Photographs are, of course, made with light. Photograph 40 is an eloquent exposition of that fact. Light is filtered through a great variety of leafy screens, bathes a hillside seen through the black relief of a rough fence, and glares off facets of the irregular boulder marking a Canoe Lake grave. We become intensely aware of reading the forms, the masses in space, only as reflected light of differing intensities. In his Northern River, the credibility of the river seen through the black screen of trees is totally dependent upon an ability to give a sense of space-forming day-light. In his later sketches (see fig. 4), he developed this way of seeing light as almost a sculpting device. The birch trees exist only as the intense reflection of light on their white bark, the rocks as various planes revealed by the play of filtered and screened light. The very same eye was looking through the view-finder when photograph 40 was taken.

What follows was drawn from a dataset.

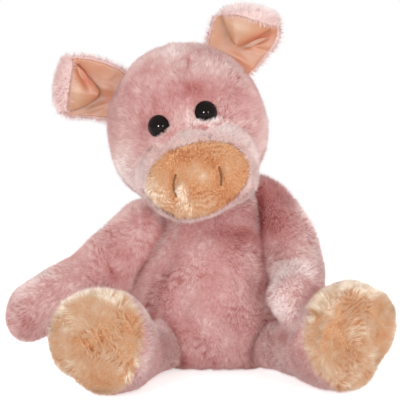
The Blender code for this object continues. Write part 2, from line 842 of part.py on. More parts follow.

We have seen that, although Thomson himself appears not to have considered these photographs seriously as art objects, they are, nonetheless, intimately related to his creative vision. One question still remains to be asked. Did Thomson ever use these photographs as an aid in working through the problems raised by his painting? Again there seems to be no evidence that he ever did. No paintings at this time can convincingly be demonstrated to be in any way based on a photograph. We can conjecture that photographs 25 and 26 had some bearing on his treatment of Northern River. But this must remain conjecture. The only snapshots directly related to a known painting are photographs 6 and 7. If they were taken while Thomson was on his canoe trip with W. S. Broadhead in 1912, then the sketch Drowned Lake (fig. 5) was painted on the same trip. A comparison of the sketch with photograph 7, in particular, is not unconvincing.

However, I have not published these photographs in order to search out their historical significance. They are presented here as, in themselves, worthy objects for examination and reflection. As a consequence, the opportunity has arisen to consider their importance in relation to Thomson's other activities, and to argue for their acceptance and preservation as an integral part of his sustaining vision.